# Sunday morning?



## TU MO KASSTS (Feb 12, 2010)

Anybody else gonna try to dodge storms with fingers crossed that the surf lays down? Or am I just the lone idiot?


----------



## karstopo (Jun 29, 2009)

I'm thinking about a surf quick trip tomorrow early. I get up about 4:30 or 5 am anyway. If the buoy data looks good, I'll make the 25 minute drive.


----------



## TTH (Apr 28, 2013)

Any reports? From the looks of the Cameras, the water appears to be muddy...


----------



## steve holchak (May 18, 2012)

Chocolate milk in Sargent


----------



## shadslinger (Aug 21, 2005)

I went to Galveston on the west end and it was muddy. I did hook and lose a nice trout and bluewingscp lost one on a red-fish spinner bait trying to land it. I was using a swim shad in croaker with a chart tail.
The green water was not too far away but would not come in.
So we took it to the bay where we caught five nice trout a red-fish and three large croakers.
The surf was not very rough, but just too sandy for a good bite.
Green water was right up to the end of the 81st street pier on our way back through.


----------



## karstopo (Jun 29, 2009)

My neighbor went to the pedestrian beach at SS. He didn't even get out and wade.

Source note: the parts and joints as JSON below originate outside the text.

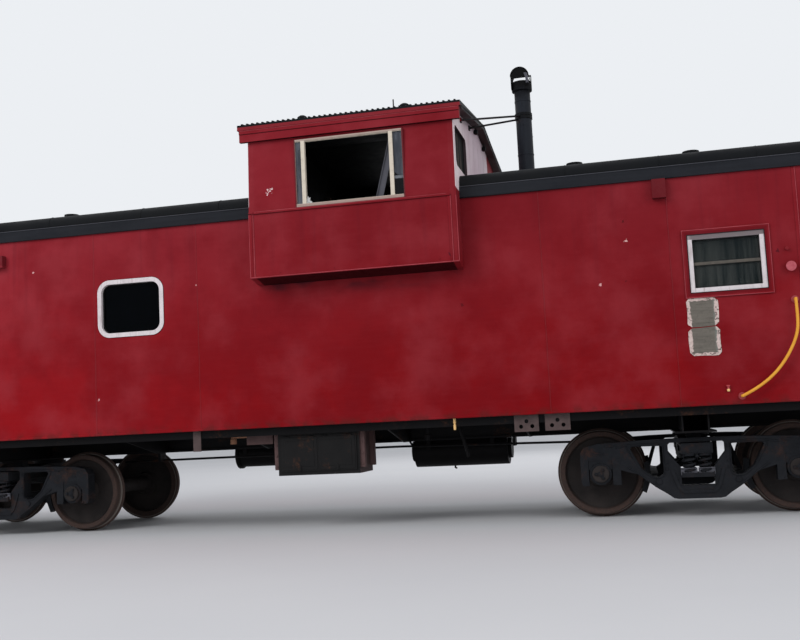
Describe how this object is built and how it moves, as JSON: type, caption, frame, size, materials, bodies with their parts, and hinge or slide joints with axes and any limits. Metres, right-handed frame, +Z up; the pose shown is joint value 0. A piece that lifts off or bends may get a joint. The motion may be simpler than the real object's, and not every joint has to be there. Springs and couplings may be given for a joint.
{
  "type": "caboose",
  "caption": "Railway caboose with a wide cupola, two swivelling trucks with sprung bolsters, end platforms with steps, hinged end doors and a smoke stack.",
  "frame": {"origin": "middle of the car on the plane that the wheel flanges touch", "axes": "+X along the car towards the end with the hand brake, +Y to the far side, +Z up"},
  "size_m": [12.264, 3.336, 4.9808],
  "materials": {
    "cast_steel": "matte, dusty",
    "wheel_steel": "rusty plate, bright tread",
    "underframe_paint": "matte black, dusty",
    "red_paint": "faded semi-gloss with chips",
    "pale_paint": "faded, stained",
    "roof_paint": "matte black",
    "frame_paint": "dull cream",
    "yellow_paint": "worn semi-gloss",
    "glass": "dusty",
    "floor_boards": "worn",
    "cabin_paint": "dull",
    "seat_cloth": "worn vinyl",
    "stove_iron": "matte",
    "bare_steel": "dull"
  },
  "bodies": {
    "car_body": {"body_bolsters": "underframe_paint", "brake_gear": "underframe_paint", "center_sill": "underframe_paint", "corner_rails": "yellow_paint", "couplers": "cast_steel", "crossbearers": "underframe_paint", "cupola_end_a": "pale_paint", "cupola_end_b": "pale_paint", "cupola_fascias": "red_paint", "cupola_frames": "frame_paint", "cupola_panes": "glass", "cupola_roof": "roof_paint", "cupola_side_far": "red_paint", "cupola_side_near": "red_paint", "door_hinges": "bare_steel", "end_sills": "underframe_paint", "end_wall_a": "red_paint", "end_wall_b": "red_paint", "equipment_box": "underframe_paint", "floor": "floor_boards", "hand_brake": "yellow_paint", "ladders": "yellow_paint", "lockers": "cabin_paint", "platforms": "underframe_paint", "railings": "yellow_paint", "roof_a": "roof_paint", "roof_b": "roof_paint", "roof_fittings": "roof_paint", "seats": "seat_cloth", "side_far": "red_paint", "side_fittings": "red_paint", "side_near": "red_paint", "side_sills": "underframe_paint", "stack": "roof_paint", "steps": "underframe_paint", "stove": "stove_iron", "window_frames": "frame_paint", "window_panes": "glass"},
    "truck_a": {"bearings_a": "cast_steel", "brake_beams_a": "cast_steel", "side_frames_a": "cast_steel", "springs_a": "cast_steel", "truck_bolster_a": "cast_steel"},
    "truck_b": {"bearings_b": "cast_steel", "brake_beams_b": "cast_steel", "side_frames_b": "cast_steel", "springs_b": "cast_steel", "truck_bolster_b": "cast_steel"},
    "wheelset_a1": {"wheels_a1": "wheel_steel", "axle_a1": "wheel_steel"},
    "wheelset_a2": {"wheels_a2": "wheel_steel", "axle_a2": "wheel_steel"},
    "door_a": {"door_a": "red_paint", "door_pane_a": "glass"},
    "wheelset_b1": {"wheels_b1": "wheel_steel", "axle_b1": "wheel_steel"},
    "wheelset_b2": {"wheels_b2": "wheel_steel", "axle_b2": "wheel_steel"},
    "door_b": {"door_b": "red_paint", "door_pane_b": "glass"}
  },
  "joints": [
    {"name": "truck_swivel_a", "type": "hinge", "parent": "car_body", "child": "truck_a", "pos_m": [-3.81, 0, 0.775], "axis": [0, 0, 1], "range_deg": [-5, 5]},
    {"name": "wheelset_spin_a1", "type": "hinge", "parent": "truck_a", "child": "wheelset_a1", "pos_m": [-4.735, 0, 0.4445], "axis": [0, 1, 0], "continuous": true},
    {"name": "wheelset_spin_a2", "type": "hinge", "parent": "truck_a", "child": "wheelset_a2", "pos_m": [-2.885, 0, 0.4445], "axis": [0, 1, 0], "continuous": true},
    {"name": "door_swing_a", "type": "hinge", "parent": "car_body", "child": "door_a", "pos_m": [-4.861, 0.354, 2.3], "axis": [0, 0, 1], "range_deg": [0, 90]},
    {"name": "truck_swivel_b", "type": "hinge", "parent": "car_body", "child": "truck_b", "pos_m": [3.81, 0, 0.775], "axis": [0, 0, 1], "range_deg": [-5, 5]},
    {"name": "wheelset_spin_b1", "type": "hinge", "parent": "truck_b", "child": "wheelset_b1", "pos_m": [2.885, 0, 0.4445], "axis": [0, 1, 0], "continuous": true},
    {"name": "wheelset_spin_b2", "type": "hinge", "parent": "truck_b", "child": "wheelset_b2", "pos_m": [4.735, 0, 0.4445], "axis": [0, 1, 0], "continuous": true},
    {"name": "door_swing_b", "type": "hinge", "parent": "car_body", "child": "door_b", "pos_m": [4.861, 0.354, 2.3], "axis": [0, 0, -1], "range_deg": [0, 90]}
  ]
}
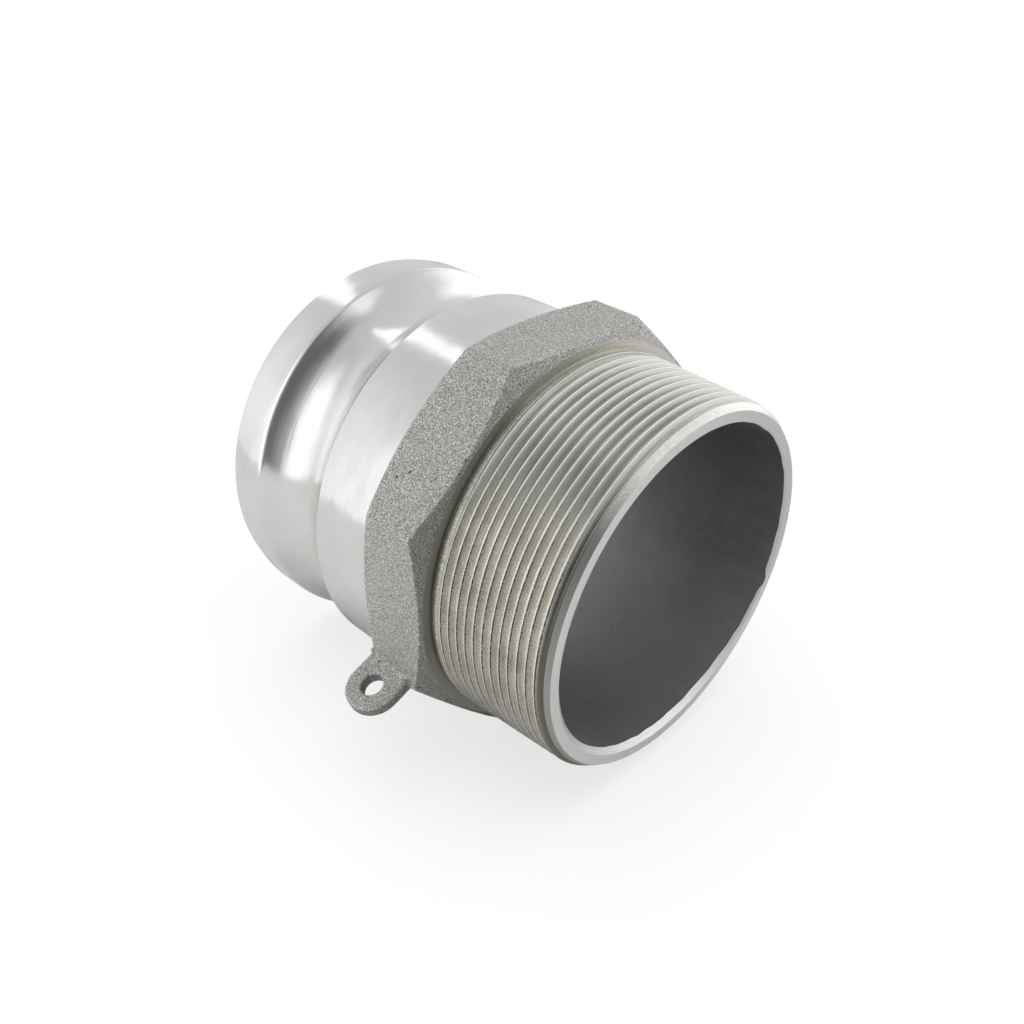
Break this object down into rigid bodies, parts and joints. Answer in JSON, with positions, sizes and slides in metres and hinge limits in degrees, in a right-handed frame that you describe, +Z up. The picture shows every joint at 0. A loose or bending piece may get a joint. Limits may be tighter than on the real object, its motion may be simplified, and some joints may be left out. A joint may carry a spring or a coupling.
{
  "type": "cam and groove adapter with male pipe thread",
  "caption": "Cast aluminium cam and groove adapter: grooved spigot, eight-sided wrench collar with a chain lug, and a male taper pipe thread.",
  "frame": {"origin": "middle of the collar flat that the part lies on", "axes": "+X along the waterway towards the pipe thread's end, +Z up; the chain lug is on the -Y side"},
  "size_m": [0.0983, 0.1044, 0.094],
  "materials": {
    "aluminium": "sand cast, with turned spigot, thread and faces"
  },
  "bodies": {
    "root": {"adapter": "aluminium"}
  },
  "joints": []
}
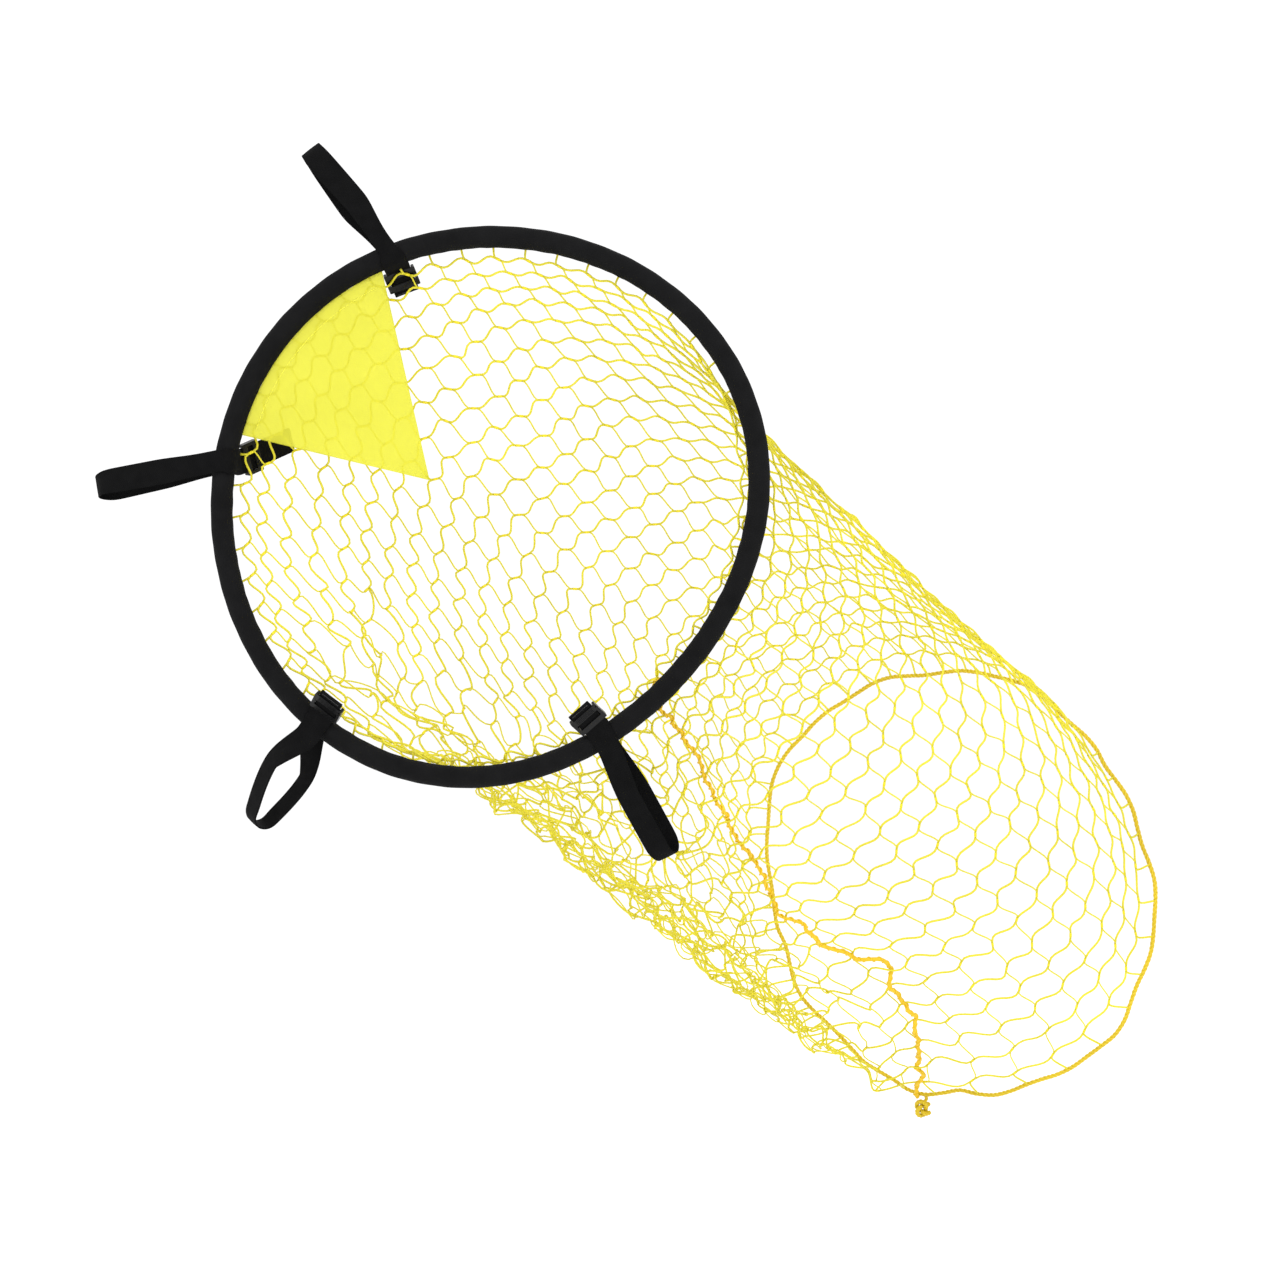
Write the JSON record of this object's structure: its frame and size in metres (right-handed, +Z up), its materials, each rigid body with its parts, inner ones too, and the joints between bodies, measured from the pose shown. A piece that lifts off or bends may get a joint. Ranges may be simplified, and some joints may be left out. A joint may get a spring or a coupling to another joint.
{
  "type": "folding target net",
  "caption": "Round padded spring hoop with an open-ended skewed net tube behind it, a cloth panel over one corner of the mouth and webbing loops with slide buckles round the rim.",
  "frame": {"origin": "centre of the hoop, on its centre line's plane", "axes": "-Y out of the mouth towards the incoming ball, +Z up as hung, the net trails to +X, +Y and -Z"},
  "size_m": [1.1229, 0.5285, 1.0479],
  "materials": {
    "spring_steel": "satin",
    "ferrule_metal": "satin",
    "foam": "matte",
    "sleeve_fabric": "matte",
    "black_thread": "matte",
    "webbing": "matte",
    "buckle_plastic": "gloss",
    "panel_cloth": "matte",
    "panel_thread": "matte",
    "net_cord": "satin",
    "seam_cord": "satin",
    "tail_rope": "satin"
  },
  "bodies": {
    "hoop": {"spring_hoop": "spring_steel", "hoop_ferrule": "ferrule_metal", "hoop_padding": "foam", "hoop_sleeve": "sleeve_fabric", "sleeve_stitching": "black_thread", "fan_hem": "panel_cloth", "fan_stitching": "panel_thread", "net_tube": "net_cord", "side_seam_lacing": "seam_cord"},
    "top_strap": {"top_strap": "webbing", "top_bar_tack": "black_thread"},
    "top_buckle": {"top_buckle": "buckle_plastic"},
    "left_strap": {"left_strap": "webbing", "left_bar_tack": "black_thread"},
    "left_buckle": {"left_buckle": "buckle_plastic"},
    "lower_left_strap": {"lower_left_strap": "webbing", "lower_left_bar_tack": "black_thread"},
    "lower_left_buckle": {"lower_left_buckle": "buckle_plastic"},
    "bottom_strap": {"bottom_strap": "webbing", "bottom_bar_tack": "black_thread"},
    "bottom_buckle": {"bottom_buckle": "buckle_plastic"},
    "fan_flap": {"fan_flap": "panel_cloth"},
    "net_tail": {"tail_rope": "tail_rope", "tail_knot": "tail_rope"}
  },
  "joints": [
    {"name": "top_strap_swing", "type": "hinge", "parent": "hoop", "child": "top_strap", "pos_m": [-0.09816, 0, 0.2492], "axis": [0.9353, 0, 0.3537], "range_deg": [-8, 70]},
    {"name": "top_buckle_slide", "type": "slide", "parent": "top_strap", "child": "top_buckle", "axis": [0.2862, 0.5878, -0.7567], "range_m": [0, 0.003]},
    {"name": "left_strap_swing", "type": "hinge", "parent": "hoop", "child": "left_strap", "pos_m": [-0.26252, 0, 0.04629], "axis": [0.1598, 0, 0.9871], "range_deg": [-20, 70]},
    {"name": "left_buckle_slide", "type": "slide", "parent": "left_strap", "child": "left_buckle", "axis": [0.6325, 0.67, 0.3887], "range_m": [0, 0.015]},
    {"name": "lower_left_strap_swing", "type": "hinge", "parent": "hoop", "child": "lower_left_strap", "pos_m": [-0.17154, 0, -0.21184], "axis": [-0.7656, 0, 0.6433], "range_deg": [-45, 40]},
    {"name": "lower_left_buckle_slide", "type": "slide", "parent": "lower_left_strap", "child": "lower_left_buckle", "axis": [0.4004, -0.7054, 0.5849], "range_m": [0, 0.003]},
    {"name": "bottom_strap_swing", "type": "hinge", "parent": "hoop", "child": "bottom_strap", "pos_m": [0.11037, 0, -0.22629], "axis": [-0.8533, 0, -0.5214], "range_deg": [-25, 35]},
    {"name": "bottom_buckle_slide", "type": "slide", "parent": "bottom_strap", "child": "bottom_buckle", "axis": [-0.5952, -0.561, 0.5753], "range_m": [0, 0.003]},
    {"name": "panel_flap", "type": "hinge", "parent": "hoop", "child": "fan_flap", "pos_m": [-0.16299, 0, 0.1406], "axis": [-0.6489, 0, -0.7609], "range_deg": [-10, 75]},
    {"name": "net_gather", "type": "slide", "parent": "hoop", "child": "net_tail", "axis": [-0.6795, -0.4882, 0.5476], "range_m": [0, 0.45], "deforming": ["net_tube", "side_seam_lacing"]}
  ]
}
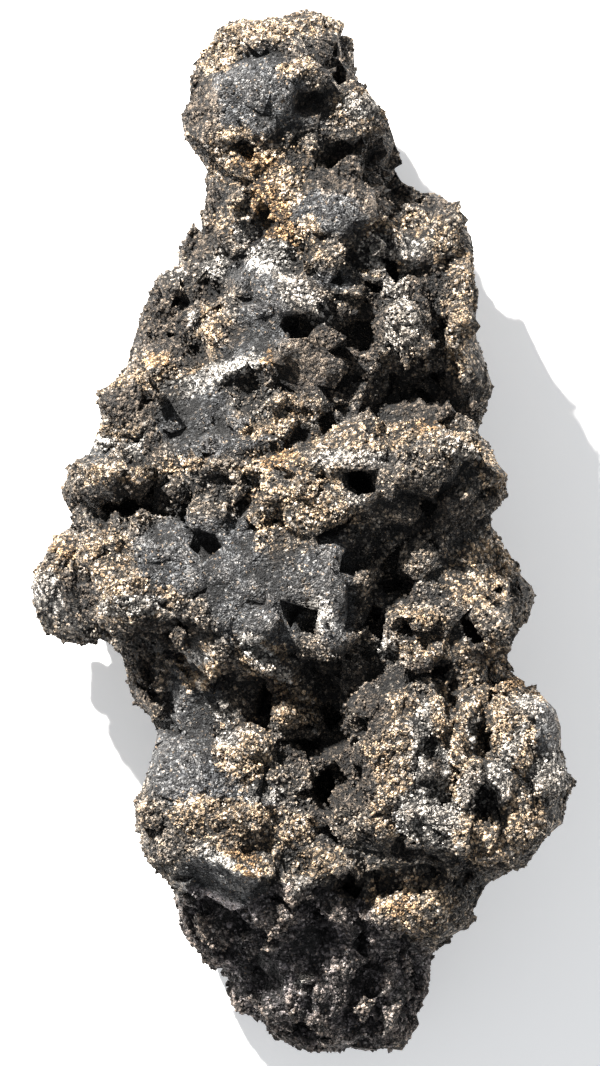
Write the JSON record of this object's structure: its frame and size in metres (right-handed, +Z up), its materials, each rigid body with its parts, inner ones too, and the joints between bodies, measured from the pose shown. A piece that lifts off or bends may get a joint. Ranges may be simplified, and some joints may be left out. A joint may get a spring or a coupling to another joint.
{
  "type": "lava rock",
  "caption": "Rough dark lava rock, long and lumpy, with ledges, a deep cleft and a flat broken back that it lies on.",
  "frame": {"origin": "middle of the rock's outline seen from above, on the surface that it lies on", "axes": "+Y from the foot to the crown along the rock's length, +Z up out of its weathered face, +X to the right"},
  "size_m": [0.1032, 0.1996, 0.0635],
  "materials": {
    "lava_stone": "rough, granular, dark grey with tan and ochre crusts"
  },
  "bodies": {
    "root": {"lava_rock": "lava_stone"}
  },
  "joints": []
}
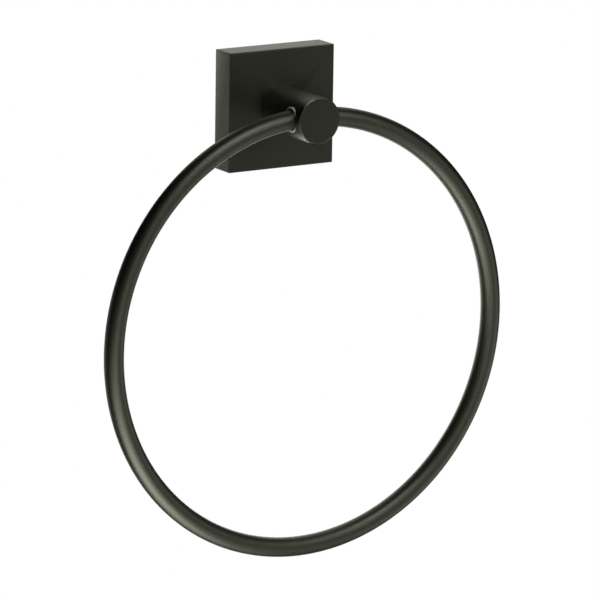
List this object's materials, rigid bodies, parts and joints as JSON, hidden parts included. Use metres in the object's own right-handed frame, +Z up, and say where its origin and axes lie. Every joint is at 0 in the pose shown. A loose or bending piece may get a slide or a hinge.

It was kind of rough and off color, lightning was flashing just off shore. He saw one waded with what looked to be a single trout on a stringer.


----------



## Fishin' Soldier (Dec 25, 2007)

I found them on High Island Sunday Morning. Having a kayak was the ticket. Caught over 20 fish. Kept 9, 16-20" Bite started at daylight shut down around 815. Never got a lick of rain. Tons of HUGE shrimp, plenty of people filling coolers with em. Fish were hitting hard and fast.


----------



## shadslinger (Aug 21, 2005)

Nice job I was thinking a plastic boat would reach that green water.
I'm glad you got on them.


----------



## Fishin' Soldier (Dec 25, 2007)

shadslinger said:


> Nice job I was thinking a plastic boat would reach that green water.
> I'm glad you got on them.


Give me a shout the next time you head down.


----------